The Panther Lazer was an open roadster sports car produced by the UK's Panther Westwinds company in 1974. Only one was ever sold. The Canadian importer for Panther wanted Robert Jankel to build a unique automobile as a surprise present for his wife. The car was to take its engine, manual gearbox, independent suspension and braking system from the Jaguar XJ12, although somewhere along the way, a 4.2-litre 6-cylinder engine was substituted for the V12, along with a J72-sourced rear axle. It was an odd 3-seat vehicle with a contemporary grand tourer body.

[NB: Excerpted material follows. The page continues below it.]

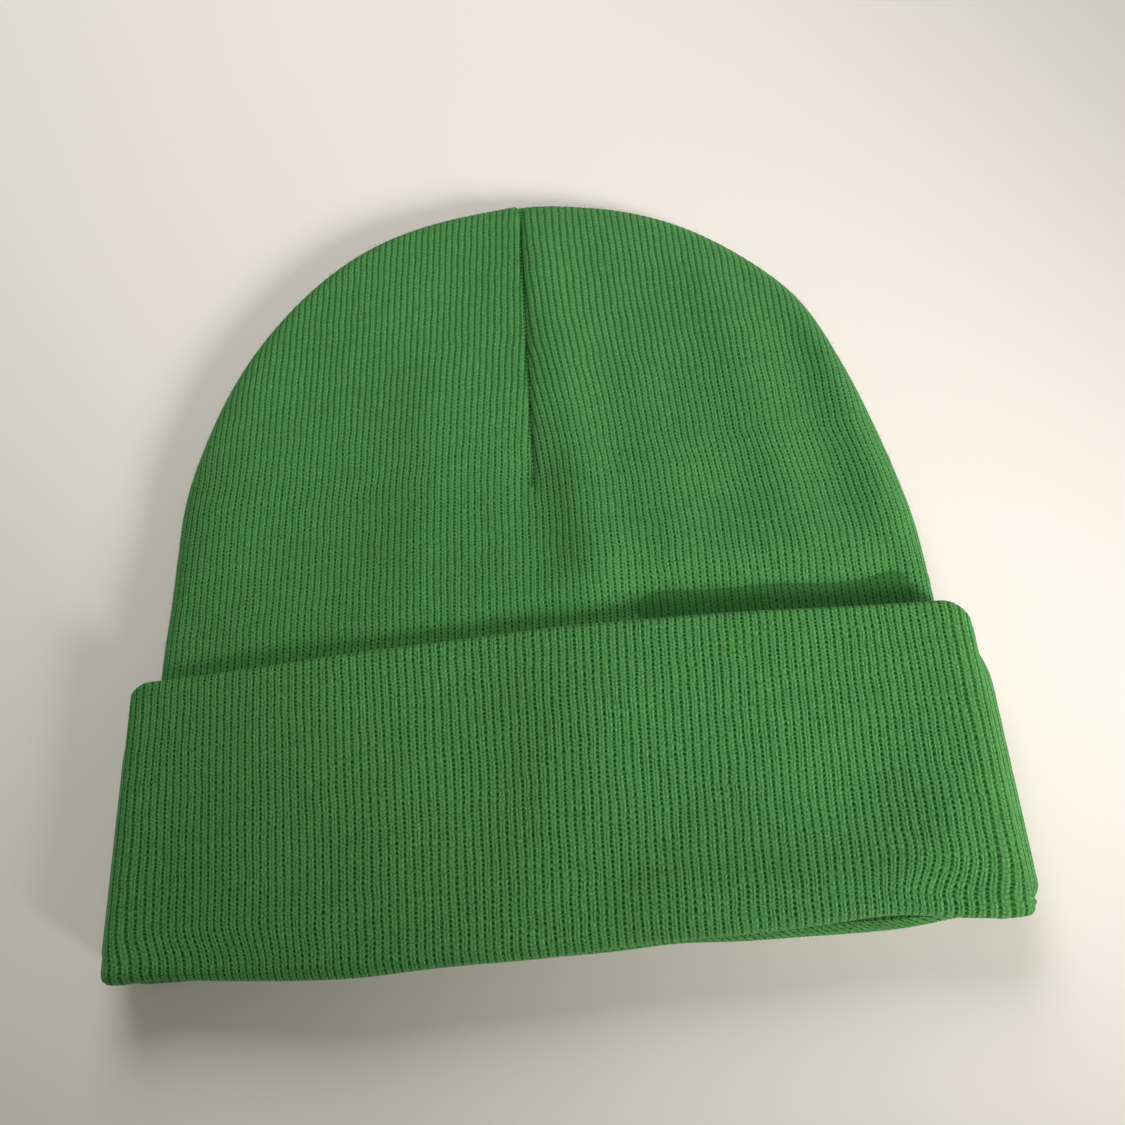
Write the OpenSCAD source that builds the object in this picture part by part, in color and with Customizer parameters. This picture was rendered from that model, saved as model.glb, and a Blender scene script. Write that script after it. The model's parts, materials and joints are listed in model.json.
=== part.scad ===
// Double-layer rib-knit beanie, lying flat on its back with the cuff turned up.
// X runs across the hat, +Y from the mouth to the crown, +Z up through the front.
// The knit is one long tube: half of it is the outer shell, the other half is
// pushed inside as the liner, and both close at the crown with four darts.

/* [Knit] */
// Thickness of one layer of knit
knit_t = 1.6; // [1.2:0.1:2]
// Gap between two layers that lie on each other
ply_gap = 0.1; // [0.05:0.05:0.2]
// Gap between the cuff and the body of the hat
cuff_gap = 0.3; // [0.2:0.1:0.6]
// Inside height of the head opening as the hat lies flat
mouth_gap = 6.2; // [5.6:0.2:10]

/* [Cuff] */
// Width of the cuff, side fold to side fold
cuff_w = 220; // [200:1:240]
// Height of the cuff, from the turning line to the rim
cuff_h = 72; // [50:1:90]
// Radius of the cuff's upper corners
cuff_corner_r = 7; // [3:1:12]

/* [Body] */
// Half width of the body where it leaves the cuff
body_half_w = 101.5; // [92:0.5:103]
// Height of the crown above the turning line
crown_y = 219.5; // [200:0.5:240]
// Height at which the sides start to curve in
shoulder_y = 94; // [90:1:120]
// Squareness of the dome's outline, 2 being an ellipse
dome_n = 2.2; // [2:0.1:2.8]
// Half thickness of the flattened crown
crown_half_t = 5.8; // [5.6:0.1:6.4]
// Length over which the thickness rounds off at the top edge
crown_round = 12; // [10:1:20]

/* [Seams] */
// Height at which the darts start
dart_y = 150; // [140:1:170]
// Gap between shell and liner at the crown, where the seams lie
crown_gap = 1.9; // [1.8:0.1:2.2]
// Width of a dart's overlocked seam
seam_w = 4; // [3:0.5:5]
// Radius of the thread tack that holds the two crowns together
tack_r = 0.8; // [0.5:0.1:0.8]

/* [Hidden] */

$fn = 48;
knit_green = [0.16, 0.47, 0.17];
liner_green = [0.14, 0.42, 0.15];
thread_green = [0.20, 0.52, 0.20];

// Two layers of knit are one ply of the doubled cloth.
ply = 2 * knit_t + ply_gap;
body_half_t = mouth_gap / 2 + ply;
mid_z = ply + cuff_gap + body_half_t;
hat_t = 2 * mid_z;

// The cuff turns about a line halfway between the cuff and the body.
turn_r = ply + cuff_gap / 2;
front_turn_z = hat_t - turn_r;
back_turn_z = turn_r;

// The hat's middle, so that the origin lies under the centre of its box.
centre_y = (crown_y - turn_r) / 2;

fold_half_w = cuff_w / 2 - 1; // half length of the folds at the mouth

settle_start = cuff_h + 3;   // the body starts to sink to the table here
settle_end = cuff_h + 45;    // and lies on it from here on
ring_points = 40;
ring_steps = 20;
edge_power = 1 / 6;          // makes the cross-section flat with round sides
seam_steps = 12;
seam_end_y = crown_y - 10;
side_seam_end_y = crown_y - 15;
side_seam_half_w = 0.9;
part_gap = 0.3;              // between the cuff and the folds at rest

function smooth(t) = let (u = min(max(t, 0), 1)) u * u * (3 - 2 * u);
function mix(a, b, t) = a + (b - a) * t;
function signed_power(v, p) = sign(v) * pow(abs(v), p);

// Gap between shell and liner: thin at the mouth, wider where the seams lie.
function layer_gap(y) = mix(ply_gap, crown_gap, smooth((y - 110) / 30));

// Height of the body's middle above the table.
function body_mid_z(y) =
    mix(mid_z, flat_half_t(y), smooth((y - settle_start) / (settle_end - settle_start)));
function flat_half_t(y) = mix(body_half_t, crown_half_t, smooth((y - 110) / 60));

// Half width of the body at height y, for a surface lying `inset` under the outside.
function half_w(y, inset) =
    let (rise = max(y - shoulder_y, 0) / (crown_y - inset - shoulder_y),
         side = mix(body_half_w, body_half_w - 1.5, smooth(y / shoulder_y)) - inset)
    side * pow(max(1 - pow(rise, dome_n), 0), 1 / dome_n);

// Half thickness of the body at height y, for a surface lying `inset` under the outside.
function half_t(y, inset) =
    let (round_len = crown_round - inset,
         u = max(y - (crown_y - crown_round), 0) / round_len)
    (flat_half_t(y) - inset) * sqrt(max(1 - u * u, 0));

// One closed cross-section of the flattened tube.
function ring(y, inset) = [
    for (i = [0 : ring_points - 1])
        let (a = 360 * i / ring_points)
        [
            half_w(y, inset) * signed_power(cos(a), edge_power),
            y,
            body_mid_z(y) + half_t(y, inset) * sin(a)
        ]
];

// Heights of the cross-sections, closer together towards the top.
function ring_y(step, low_y, top_y) = low_y + (top_y - low_y) * sin(90 * step / ring_steps);

// A knit bag, open at the mouth: an outside and an inside surface and a rim between them.
// inset_at_mouth and inset_at_crown say how deep the bag lies under the outer shell.
module knit_bag(inset_at_mouth, inset_at_crown, low_y) {
    function outside_inset(y) =
        mix(inset_at_mouth, inset_at_crown, smooth((y - 110) / 30));
    out_top = crown_y - inset_at_crown;
    in_top = out_top - knit_t;
    out_rings = [
        for (k = [0 : ring_steps - 1])
            let (y = ring_y(k, low_y, out_top)) each ring(y, outside_inset(y))
    ];
    in_rings = [
        for (k = [0 : ring_steps - 1])
            let (y = ring_y(k, low_y, in_top)) each ring(y, outside_inset(y) + knit_t)
    ];
    n = ring_points;
    count = ring_steps * n;
    out_apex = 2 * count;
    in_apex = out_apex + 1;
    last = (ring_steps - 1) * n;
    points = concat(
        out_rings, in_rings,
        [[0, out_top, body_mid_z(out_top)], [0, in_top, body_mid_z(in_top)]]
    );
    faces = concat(
        [for (k = [0 : ring_steps - 2], i = [0 : n - 1], t = [0, 1])
            let (j = (i + 1) % n, a = k * n + i, b = k * n + j, c = a + n, d = b + n)
            t == 0 ? [a, b, d] : [a, d, c]],
        [for (k = [0 : ring_steps - 2], i = [0 : n - 1], t = [0, 1])
            let (j = (i + 1) % n, a = count + k * n + i, b = count + k * n + j, c = a + n, d = b + n)
            t == 0 ? [a, d, b] : [a, c, d]],
        [for (i = [0 : n - 1]) [last + i, last + (i + 1) % n, out_apex]],
        [for (i = [0 : n - 1]) [count + last + (i + 1) % n, count + last + i, in_apex]],
        [for (i = [0 : n - 1], t = [0, 1])
            let (j = (i + 1) % n)
            t == 0 ? [i, count + i, count + j] : [i, count + j, j]]
    );
    polyhedron(points, faces);
}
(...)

The car's wedgy aluminium bodywork housed a three-abreast passenger compartment, with centrally mounted instruments being housed in a prominent binnacle that was angled towards the driver. The OTT rear wing gave the car something of a "Wacky Races" appearance, although in overall terms, the car's design was quite respectable, featuring energy absorbing bodywork with box-section crumple zones.

Although a visionary example of automotive design, the woman for whom it had been built rejected this gift from her husband. Delivered in August 1974, the car was promptly returned to Panther's UK premises, where it languished for a couple of years before being sold to the Crown Prince of Iran, Reza Pahlavi, as he was still a teenager. It is now located at the National Car Museum of Iran.